As roofing contractors, we should be fully aware of the dangers that come with working on roofs. It is our duty not only to keep ourselves safe but those around us as well with the proper roof safety. On-the-job falls, mainly roof falls, account for the largest percentage of fatalities in the construction industry. This makes it all the more important to keep following safety procedures and offer continuing education and training to all employees.
OSHA has a very helpful brochure with more detailed procedures and safety guidelines that should be implemented within your construction company and at every worksite. A significant section is the one on how to use a Personal Fall Arrest System (PFAS), including how to install a roof anchor, use a safety harness, and keep your work area free of hazards.
27 Roofing Safety Tips to Keep You and Your Team Safe
- Wear the proper soft-soled footwear to create traction and avoid slips and falls.
- Never work on the roof when it is wet or slippery.
- Never work during extremely hot or cold weather. Temperature extremes can affect how shingles seal and lay during installation, plus conditions are not optimal for worker safety.
- Before you being work, ensure the area around the house is blocked off from people, pets, and children. Make sure the perimeter is large enough to keep everyone (people, pets, children) at a safe distance from falling debris.
- Keep the working area clean and organized — pick up after yourselves!
- Cover any skylights or other obstacles on the roof with highly visible tarps or tape to prevent falling through or tripping.
- Check the area and be aware of any power lines over or near the roof.
- Never use a metal ladder near power lines.
- Make sure your ladder is dry and free of any straps or other hazards on the rungs, steps, or feet.
- In line with #9, never use a ladder that is damaged (duh).
- Always where a roofing harness when up on the roof.
- A well-known rule is to maintain 3 points of contact on the ladder at all times while climbing up or down. That means two hands one foot, or two feet one hand.
- Only use ladders for their intended use. e.g., Never use a step ladder as a single ladder.
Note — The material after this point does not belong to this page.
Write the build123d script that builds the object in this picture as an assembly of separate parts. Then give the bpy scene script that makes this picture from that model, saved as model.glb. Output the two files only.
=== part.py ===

- Unless designed as such, never use the top ladder rung as a step. Never step on any of the rungs that extend 3 feet or more above the top of the eaves or gutter.
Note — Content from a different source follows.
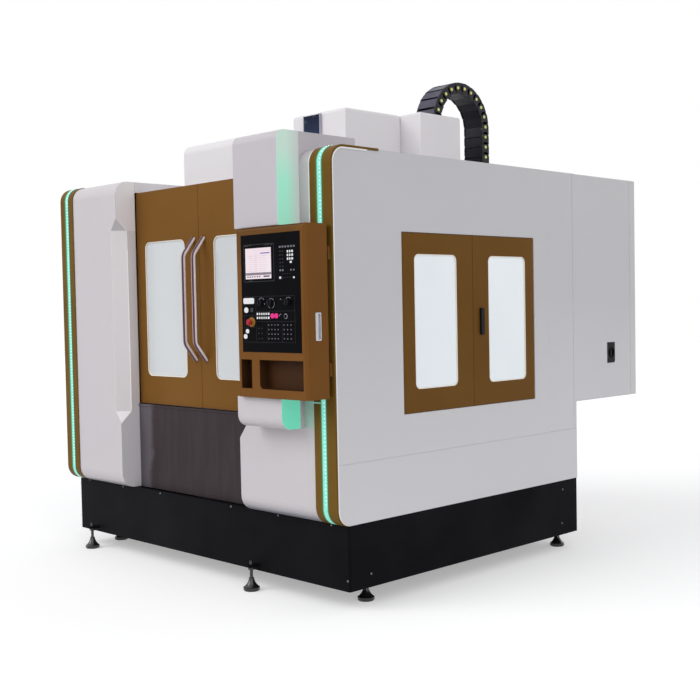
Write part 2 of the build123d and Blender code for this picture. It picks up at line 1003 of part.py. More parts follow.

- If a ladder is not tall enough, never attempt to set it on something else for more height. Get a ladder of appropriate height!
- Make sure your ladder is set on a level, sturdy surface as well.
- Follow the ladder instructions such as maximum load rating and how to engage the locks properly.
- NEVER point a nail gun at another person — a blatantly obvious safety tip but a necessary reminder.
- In the same vein, never rest the nail gun close to your body.
- Before every job, ensure the nail gun’s safety mechanisms are working, and untampered.
- Nail guns do need to be cleaned and lubricated. Create a schedule to do regular inspections and ensure tools are working correctly.
- Nails should never be shot from the gun — the trigger should only be pulled when the end of the nail gun is firmly placed against the shingle or surface you intend to fasten with a nail.
- And of course, always disconnect the pressurized air supply when you are finished using the nail gun, or if you need to fix or adjust the nail gun at any point.
- Do not carry loads of material up the ladder with you — use a pully system and raise materials needed up in buckets.
- For personal safety, lift with your legs, not your back! And if you are ever feeling tired or overheated, take a water break. The last thing you want is to faint while up on a roof.
- Store materials currently being used close to the roof or house to save time and energy lifting them up to the roof.
- Last but not least, always follow manufacturer instructions for the shingles and materials being installed. Certain materials may require different tools and installation techniques. Know before you go!
As always, we always encourage homeowners to always hire a professional roofing contractor to do any roof cleaning, repairs, or installation. These tips are a helpful reminder, especially for teams who get into the swing of things and unintentionally take a casual approach to safety protocol and procedures.
Again, refer to manufacturer guidelines, instructions, and the OSHA safety manuals to ensure a safe work site and proper roof installation. For more information and to hire a team focused on safety, contact Yellowfin Roofing today!
Frequently Asked Questions
What are basic, roofing safety best practices?
For starters, being cautions near the edge of the roof, making sure your ladder is stable before climbing it, and ensuring three points of contact with the ladder on your way up. Making sure your weight is pulling you towards the roof is also crucial for making sure you stay safe.
What safety equipment or gear should I have for working on my roof?
First and foremost, you need boots that are supportive, and grip the roof. The last thing you want is shoes that either don’t support your weight, or fail to grip the roof properly. A harness is also a good option if it’s required in your area, or if your roof has a very steep pitch.
What are common safety mistakes I should avoid while on my roof?
The most common mistakes usually revolve around a lack of awareness. Be aware of where you are, where you are stepping, and where you are setting tools. You could easily fall off, or drop something onto someone else if you are not being cautious.